The government will aim to double its ambition to up to 10GW of low carbon hydrogen production capacity by 2030, with “at least half coming from green hydrogen and utilising excess offshore wind power to bring down costs”.

Hydrogen production is a key feature of the Orion project, which aims to “transform Shetland into the home of secure and affordable clean energy”.

Shetland Islands Council’s future energy manager Douglas Irvine, who is a key part of the Orion team, said he was unable to comment due to the pre-election period.

Environmental campaign group Friends of the Earth expressed concern about the new oil and gas licensing.

Campaigner Caroline Rance said: “It is unbelievably reckless for the UK Government to put its foot down on the accelerator and expand production of the oil and gas that is speeding us towards further climate devastation.

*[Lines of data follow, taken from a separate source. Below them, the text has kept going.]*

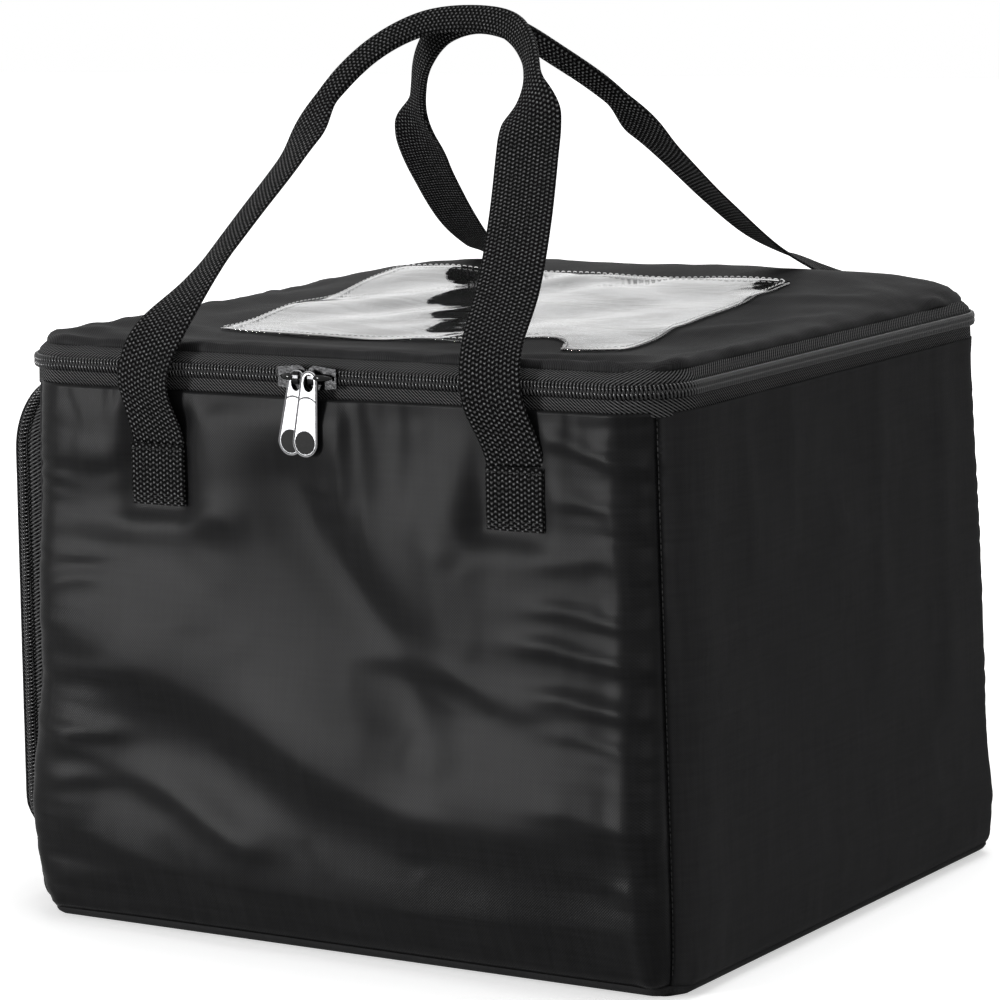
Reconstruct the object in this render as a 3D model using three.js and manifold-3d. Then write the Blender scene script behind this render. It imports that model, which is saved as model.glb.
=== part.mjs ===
// An insulated box bag: padded walls with a foil lining, a zipped lid with a clear window,
// a zipped door on the left side, two webbing handles and three zip sliders with pulls.
// Millimetres, +Z up, origin at the middle of the bottom, front face towards -Y.
import * as THREE from 'three';
import Module from 'manifold-3d';
import { mergeVertices } from 'three/addons/utils/BufferGeometryUtils.js';

// Body
const bodyWidth = 350;
const bodyDepth = 315;
const zipLevel = 267;
const topCornerRadius = 27;
const bottomCornerRadius = 17;
const bottomFlare = 4.5;
const bottomEdgeRadius = 10;
const bottomSeamHeight = 5;

// Layers of the padded walls
const clearance = 0.3;
const fabric = 1.2;
const wallFoam = 4;
const lining = 0.8;
const boardThickness = 3;
const boardMargin = 14;

// Zips: tape, coil and the space between the two halves that the slider's neck runs in
const tapeThickness = 1.2;
const tapeProud = 0.8;
const tapeWidth = 11;
const coilWidth = 3.5;
const coilThickness = 2.6;
const coilGap = 1.2;
const coilSeat = 0.3;

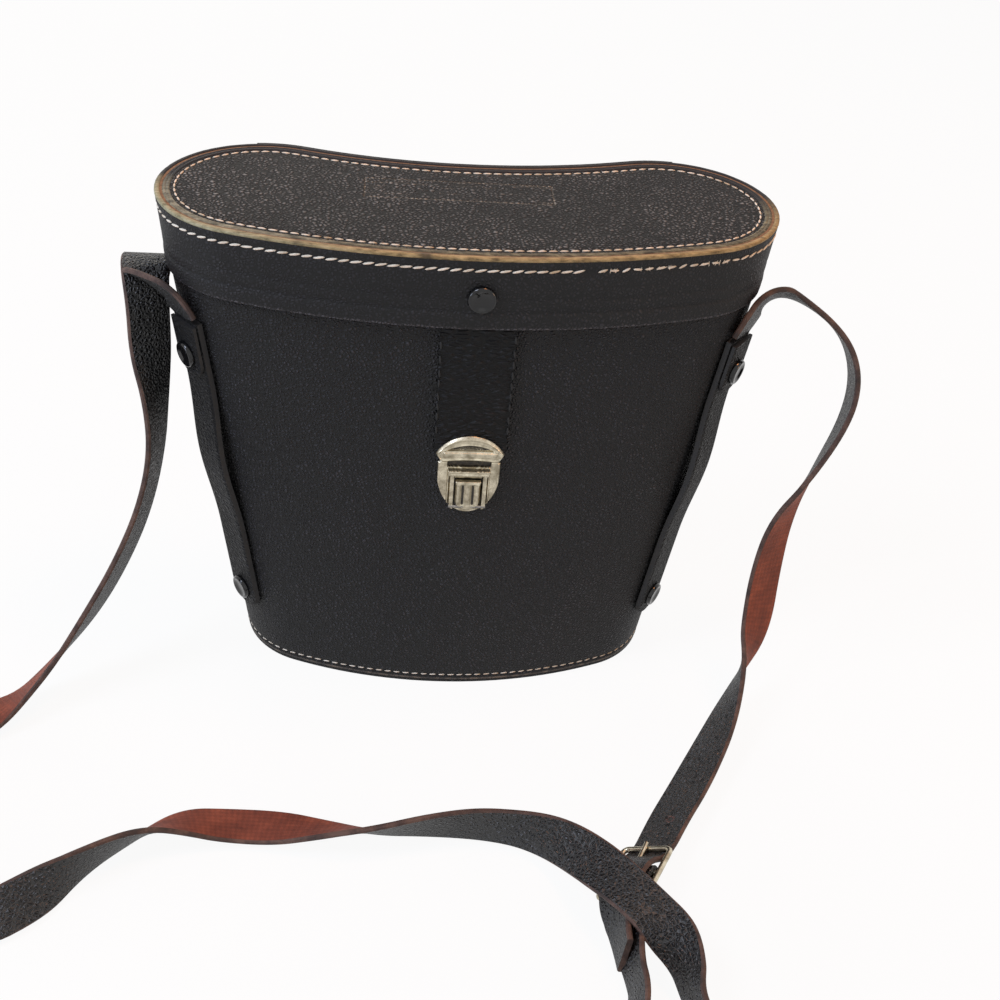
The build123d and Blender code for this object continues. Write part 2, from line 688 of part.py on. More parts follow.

“By doubling down on oil and gas they are keeping us locked in an unaffordable and destructive energy system that is only delivering billions in profits for oil companies whilst millions of people are forced to choose between heating and eating.”

The government’s plan has also been described as a “missed opportunity” by critics.

Labour’s shadow climate change and net-zero secretary Ed Miliband said it will “do nothing for the millions of families now facing an energy bills crisis”.

There is also concern that measures such as insulating homes does not feature in proposed policy.

Prime minister Boris Johnson said: “We’re setting out bold plans to scale up and accelerate affordable, clean and secure energy made in Britain, for Britain – from new nuclear to offshore wind – in the decade ahead.

“This will reduce our dependence on power sources exposed to volatile international prices we cannot control, so we can enjoy greater energy self-sufficiency with cheaper bills.”